Upon arrival, Halleck wrote McClellan, "Affairs here in complete chaos. Troops unpaid, without clothing or arms."
As Halleck was arriving at St. Louis, U.S. Grant, commanding 3,000 troops at Cairo, moved down the Mississippi, at Fremont's direction, and attacked Belmont, a village on the west bank of the river opposite Columbus. Then he returned to Cairo to await orders from Halleck. When they came they extended his command to include the mouths of the Tennessee and Cumberland Rivers,
the gateway to Nashville.
The Department of Ohio
William T. Sherman, having asked McClellan to relieve him from command of the department, was ordered to join Halleck in St. Louis where, acting as Halleck's advance man, he went to Sedalia and began jockeying with Price and McCulloch for position. Buell, taking Sherman's place, arrived in Louisville shortly thereafter. Buell made a movement southward, occupying Lebanon and
then waited for instructions.
That Lincoln was acting the part Frederick Maurice envisoned for the senior partner in the relationship with his new general-in-chief, is clear from the letter he wrote in reply to a letter he received from ex-Attorney General Joseph Holt on November 2.

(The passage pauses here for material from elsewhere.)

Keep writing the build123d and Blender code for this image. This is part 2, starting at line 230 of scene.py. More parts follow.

"Yours of the 2nd never reached me till yesterday, and Gen. McClellan has already so nearly completed his plans for the Departments of the West, and the Cumberland, that I could scarcely ask him to rearrange them. Halleck goes to St. Louis, and Buell goes to Louisville.

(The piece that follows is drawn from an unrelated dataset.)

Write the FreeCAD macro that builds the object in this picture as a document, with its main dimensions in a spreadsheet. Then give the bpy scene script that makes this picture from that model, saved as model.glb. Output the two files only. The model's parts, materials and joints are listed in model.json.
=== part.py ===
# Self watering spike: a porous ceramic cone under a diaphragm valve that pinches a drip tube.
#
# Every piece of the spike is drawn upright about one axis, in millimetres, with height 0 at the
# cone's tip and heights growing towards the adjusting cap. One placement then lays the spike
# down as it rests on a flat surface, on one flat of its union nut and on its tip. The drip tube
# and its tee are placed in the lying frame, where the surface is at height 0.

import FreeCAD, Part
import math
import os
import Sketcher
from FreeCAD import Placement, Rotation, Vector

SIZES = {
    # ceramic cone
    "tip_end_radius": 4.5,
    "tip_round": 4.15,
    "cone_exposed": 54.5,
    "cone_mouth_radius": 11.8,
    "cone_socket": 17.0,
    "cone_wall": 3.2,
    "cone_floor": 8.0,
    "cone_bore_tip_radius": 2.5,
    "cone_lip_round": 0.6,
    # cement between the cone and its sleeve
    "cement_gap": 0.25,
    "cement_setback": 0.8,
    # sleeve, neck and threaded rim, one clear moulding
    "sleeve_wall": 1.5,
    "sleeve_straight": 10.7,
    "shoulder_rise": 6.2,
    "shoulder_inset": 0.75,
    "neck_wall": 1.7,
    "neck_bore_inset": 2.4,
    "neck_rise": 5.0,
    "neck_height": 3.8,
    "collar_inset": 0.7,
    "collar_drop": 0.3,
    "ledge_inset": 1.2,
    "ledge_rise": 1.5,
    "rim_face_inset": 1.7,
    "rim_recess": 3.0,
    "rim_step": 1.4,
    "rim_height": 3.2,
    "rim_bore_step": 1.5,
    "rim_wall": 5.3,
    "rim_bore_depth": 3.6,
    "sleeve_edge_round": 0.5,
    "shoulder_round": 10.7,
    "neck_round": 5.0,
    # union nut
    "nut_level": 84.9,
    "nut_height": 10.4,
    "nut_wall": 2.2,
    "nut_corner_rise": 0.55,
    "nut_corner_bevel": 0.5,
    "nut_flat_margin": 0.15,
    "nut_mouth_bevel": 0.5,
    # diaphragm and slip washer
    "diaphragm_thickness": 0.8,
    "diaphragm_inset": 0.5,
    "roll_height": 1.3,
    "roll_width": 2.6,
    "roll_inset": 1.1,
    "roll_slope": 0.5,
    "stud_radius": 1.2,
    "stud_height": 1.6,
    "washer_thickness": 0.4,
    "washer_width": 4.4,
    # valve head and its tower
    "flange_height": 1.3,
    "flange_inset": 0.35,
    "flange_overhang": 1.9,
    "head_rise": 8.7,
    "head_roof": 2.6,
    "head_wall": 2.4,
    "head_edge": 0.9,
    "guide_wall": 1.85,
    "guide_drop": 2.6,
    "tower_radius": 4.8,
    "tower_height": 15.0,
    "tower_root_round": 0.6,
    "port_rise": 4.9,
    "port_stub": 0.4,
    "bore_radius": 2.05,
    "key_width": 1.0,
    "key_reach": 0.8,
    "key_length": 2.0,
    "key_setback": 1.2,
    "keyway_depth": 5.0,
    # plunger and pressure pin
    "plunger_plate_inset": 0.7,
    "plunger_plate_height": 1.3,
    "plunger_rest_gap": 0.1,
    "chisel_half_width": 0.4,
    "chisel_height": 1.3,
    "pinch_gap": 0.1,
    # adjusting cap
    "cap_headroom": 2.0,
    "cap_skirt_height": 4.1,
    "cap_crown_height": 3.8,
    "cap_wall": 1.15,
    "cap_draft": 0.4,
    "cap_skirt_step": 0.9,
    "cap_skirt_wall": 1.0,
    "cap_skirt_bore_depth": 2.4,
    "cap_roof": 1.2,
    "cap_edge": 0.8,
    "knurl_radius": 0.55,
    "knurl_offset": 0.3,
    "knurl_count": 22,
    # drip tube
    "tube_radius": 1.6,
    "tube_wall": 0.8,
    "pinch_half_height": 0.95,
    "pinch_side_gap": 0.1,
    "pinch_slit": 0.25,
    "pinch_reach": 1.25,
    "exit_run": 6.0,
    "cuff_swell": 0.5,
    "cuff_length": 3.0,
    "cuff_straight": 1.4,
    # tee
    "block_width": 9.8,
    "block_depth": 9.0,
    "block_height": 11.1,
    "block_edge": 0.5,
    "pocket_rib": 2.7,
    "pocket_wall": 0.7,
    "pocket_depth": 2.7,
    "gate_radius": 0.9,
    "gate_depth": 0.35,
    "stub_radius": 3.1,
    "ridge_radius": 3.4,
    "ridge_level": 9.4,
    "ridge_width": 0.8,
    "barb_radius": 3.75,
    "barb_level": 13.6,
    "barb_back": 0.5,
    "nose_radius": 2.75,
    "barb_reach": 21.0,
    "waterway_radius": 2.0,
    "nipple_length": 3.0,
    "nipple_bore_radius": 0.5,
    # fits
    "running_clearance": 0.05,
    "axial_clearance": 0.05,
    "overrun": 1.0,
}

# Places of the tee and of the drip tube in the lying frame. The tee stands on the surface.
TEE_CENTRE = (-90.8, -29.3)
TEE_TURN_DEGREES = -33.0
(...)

Sherman's wishes are being consulted and I hope he will be placed satisfactorily to himself."
As for Sherman, Lincoln wrote soon after this to McClellan, "If Gen. McClellan thinks it proper to make Buell a major-general, enabling Sherman to return to Kentucky, it would rather please me." Sherman's many friends wanted him to lead troops in the field in Kentucky.
Lincoln Dances a Quick Step With The Great Powers
Queen Victoria's proclamation recognizing the Confederacy and the Union as belligerents established Britain as a neutral in the conflict, under the Law of Nations. This meant that, under
the Treaty of Paris to which neither the Union or the Confederacy were signatories, British ships were entitled to traverse the seas without molestation from the warring parties; unless her ships were carrying contraband of war in which event the ship could be stopped on the high seas, boarded and the offending objects removed. The ship itself, or its
passengers, could not be seized.
On November 8th, U.S. Navy Captain Wilkes stopped and boarded the British merchant ship, Trent, as it passed through the Bahama Channel carrying Confederate emissaries, Slidell and Mason, to Europe. Wilkes removed these two men, and two others, and carried them to Boston where they were thrown in prison. Slidell had been sent by President Davis to the Court of the
Tuileries as an envoy extraordinary and similarly Mason was to present himself to the Court of St. James.
On November 30th, Lord John Russell, the British Secretary of Foreign Affairs, instructed the British ambassador to the United States, Lord Lyons, to demand that the United States release the envoys and, if the demand was not immediately met, to remove the entire British legation, with all its records, to London forthwith. At the same time, orders were issued, sending ten
thousand troops across the Atlantic and doubling the size of the British Navy on station off the Union's eastern seaboard. Lincoln's government suddenly was hanging on the precipice of war with England and France.